# Exercise
Reproduce each line exactly. Skip none.

# Stored data
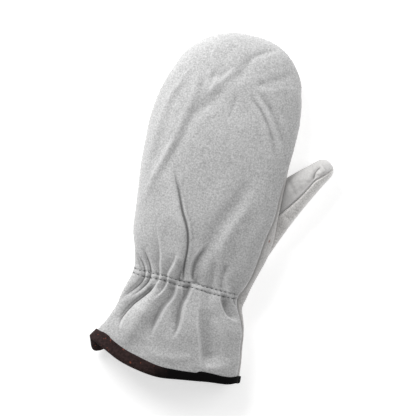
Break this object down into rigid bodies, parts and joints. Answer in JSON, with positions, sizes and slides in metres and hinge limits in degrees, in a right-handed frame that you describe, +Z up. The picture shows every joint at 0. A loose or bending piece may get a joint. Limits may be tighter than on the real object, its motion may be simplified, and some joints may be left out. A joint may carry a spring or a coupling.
{
  "type": "leather palm work mitt",
  "caption": "Split leather work mitt for the left hand with a set-in thumb, a gathered wrist and a bound cuff, lying palm down.",
  "frame": {"origin": "on the surface that the mitt lies on, under the middle of its box", "axes": "+X across the hand towards the thumb, +Y from the cuff's hem to the fingertips, +Z up out of the back of the hand"},
  "size_m": [0.1698, 0.2974, 0.044],
  "materials": {
    "back_leather": "light grey split leather with a short nap",
    "palm_leather": "warm grey split leather, rough and fuzzy",
    "thumb_inner_leather": "grey split leather with a short nap",
    "thumb_outer_leather": "warm grey split leather, rough and fuzzy",
    "binding_leather": "dark brown suede"
  },
  "bodies": {
    "root": {"back_panel": "back_leather", "palm_panel": "palm_leather", "thumb_inner": "thumb_inner_leather", "thumb_outer": "thumb_outer_leather", "cuff_binding": "binding_leather"}
  },
  "joints": []
}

# Result of this exercise
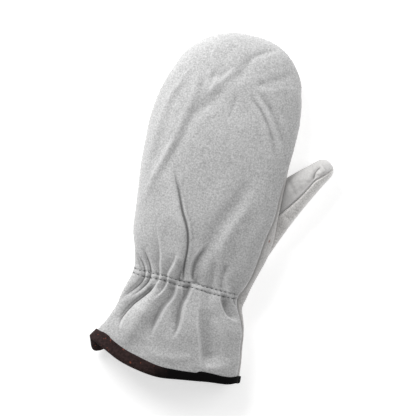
Break this object down into rigid bodies, parts and joints. Answer in JSON, with positions, sizes and slides in metres and hinge limits in degrees, in a right-handed frame that you describe, +Z up. The picture shows every joint at 0. A loose or bending piece may get a joint. Limits may be tighter than on the real object, its motion may be simplified, and some joints may be left out. A joint may carry a spring or a coupling.
{
  "type": "leather palm work mitt",
  "caption": "Split leather work mitt for the left hand with a set-in thumb, a gathered wrist and a bound cuff, lying palm down.",
  "frame": {"origin": "on the surface that the mitt lies on, under the middle of its box", "axes": "+X across the hand towards the thumb, +Y from the cuff's hem to the fingertips, +Z up out of the back of the hand"},
  "size_m": [0.1698, 0.2974, 0.044],
  "materials": {
    "back_leather": "light grey split leather with a short nap",
    "palm_leather": "warm grey split leather, rough and fuzzy",
    "thumb_inner_leather": "grey split leather with a short nap",
    "thumb_outer_leather": "warm grey split leather, rough and fuzzy",
    "binding_leather": "dark brown suede"
  },
  "bodies": {
    "root": {"back_panel": "back_leather", "palm_panel": "palm_leather", "thumb_inner": "thumb_inner_leather", "thumb_outer": "thumb_outer_leather", "cuff_binding": "binding_leather"}
  },
  "joints": []
}